Security and resilience are core concerns for the backbone because outages can ripple through the digital economy. The backbone faces threats from physical damage to submarine cables, accidental outages, and cyber incidents such as routing misconfigurations or DDoS attacks. Private operators monitor risk, establish redundancies, and coordinate with national authorities to maintain service continuity. Governments typically focus on critical infrastructure protection, incident response, and standard-setting to facilitate secure, interoperable operation across borders. See Distributed denial of service for a common attack vector, BGP hijacking for routing-risk examples, and Cybersecurity for the broader field.
Technical Foundations and How Traffic Flows
Technically, the backbone is underpinned by high-capacity fiber, modern optical multiplexing, and a global fabric of routing relationships. Long-haul fiber routes and submarine cables form the physical paths; network equipment such as routers and switches manage packet forwarding at massive scale. Traffic is partitioned into autonomous systems, each with its own policies, and interconnected through BGP to enable reachability across the Internet. Key components include:
- High-capacity long-haul transit and peering agreements between autonomous systems; see Autonomous system and Border Gateway Protocol.

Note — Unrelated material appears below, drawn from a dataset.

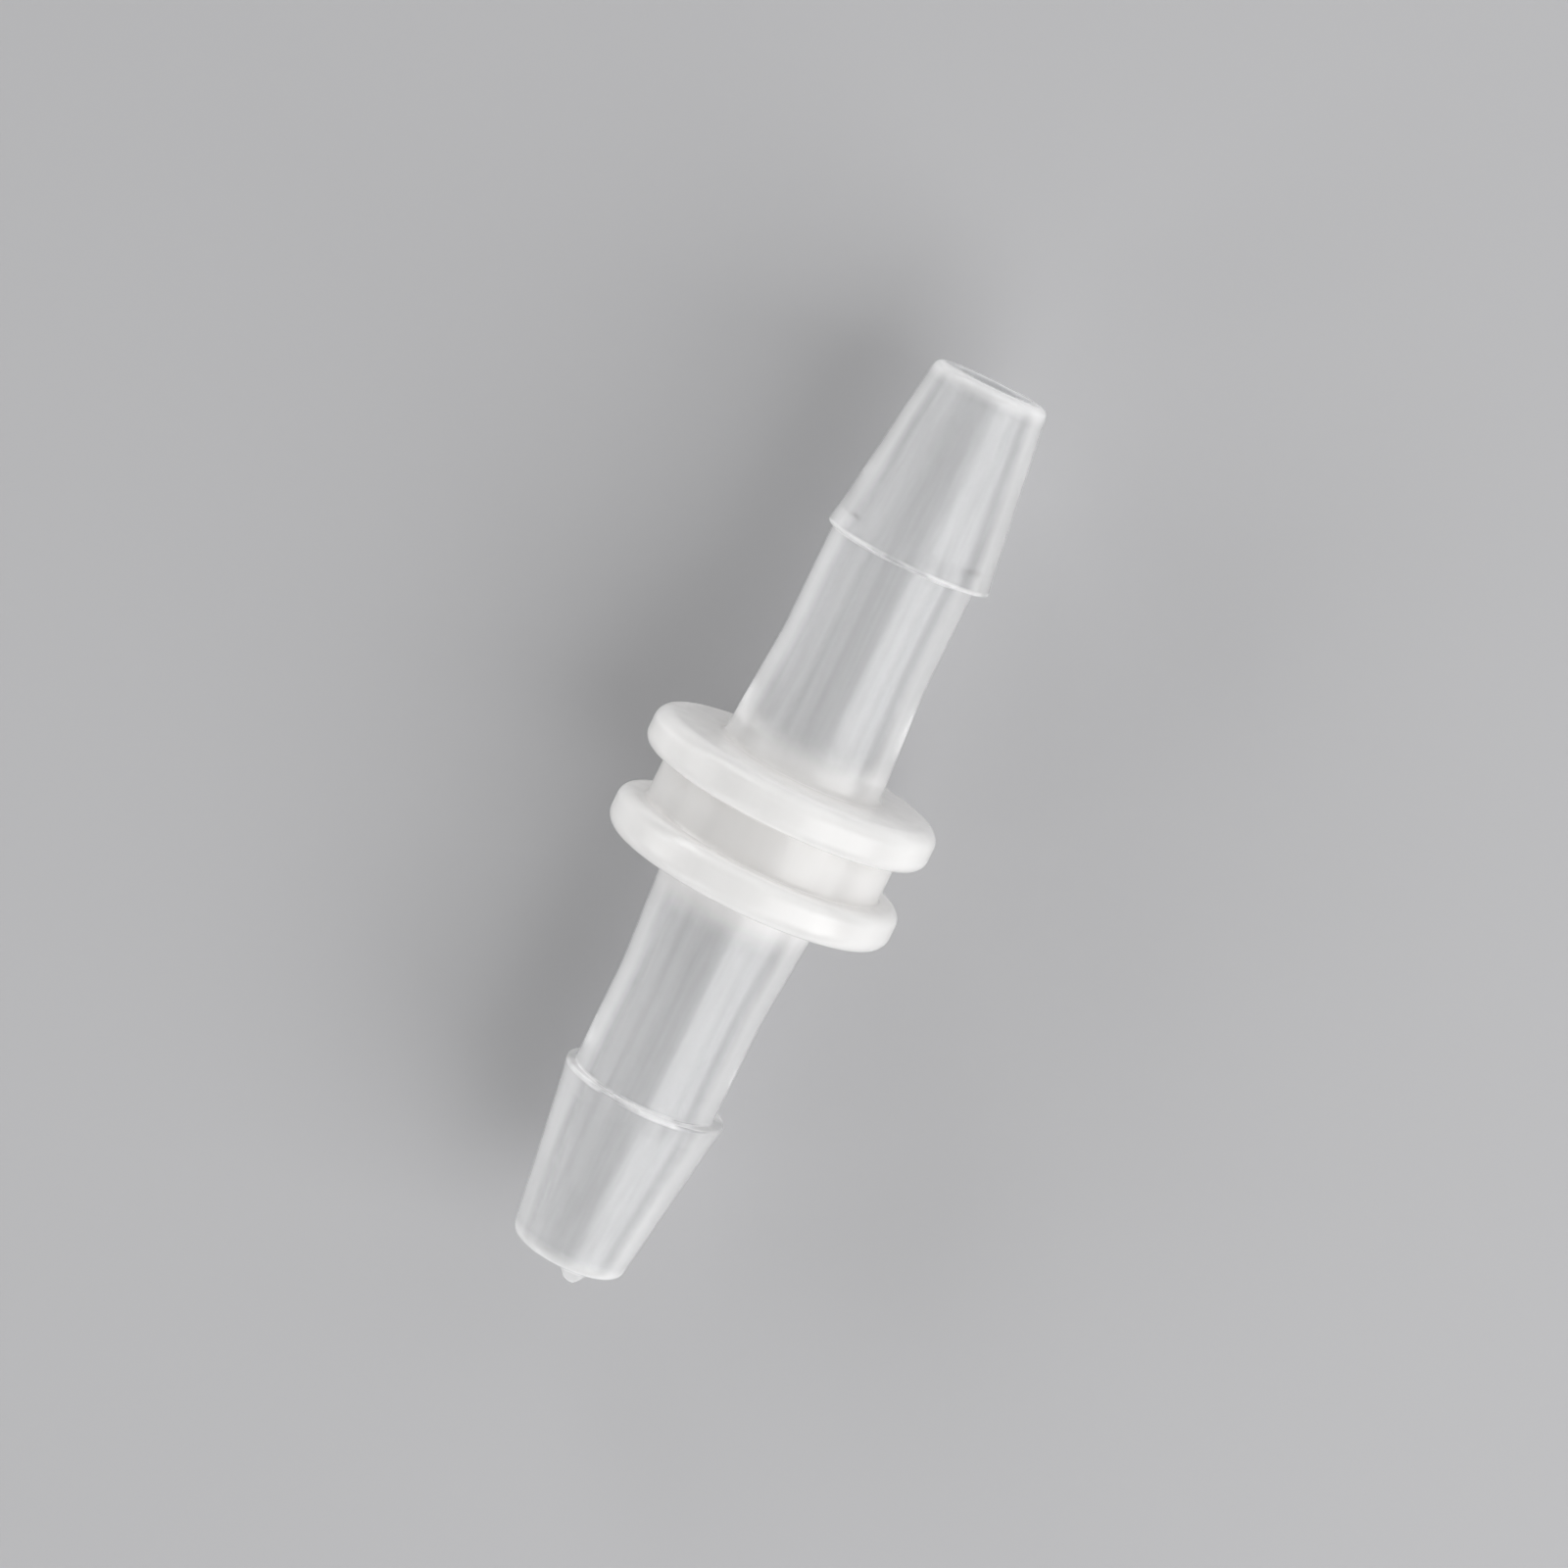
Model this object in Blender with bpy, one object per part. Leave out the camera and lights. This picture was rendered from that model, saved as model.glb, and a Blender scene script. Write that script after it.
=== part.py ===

- Substantial transmission capacity over Submarine communications cable and terrestrial optical networks; see Submarine communications cable.
- Interconnection at Internet Exchange Points to minimize transit costs and latency; see Internet Exchange Point.
- Content delivery networks and data-center interconnects that help push popular content closer to end users while maintaining backbone efficiency; see Content delivery network.
Emerging technologies, such as software-defined networking and virtualization of network resources, are gradually shaping how backbone operators plan capacity, manage traffic engineering, and implement resilient architectures. The backbone’s future efficiency will depend on continued investment, open interconnection, and the ability to adapt to shifting traffic patterns driven by cloud services, streaming media, and edge computing.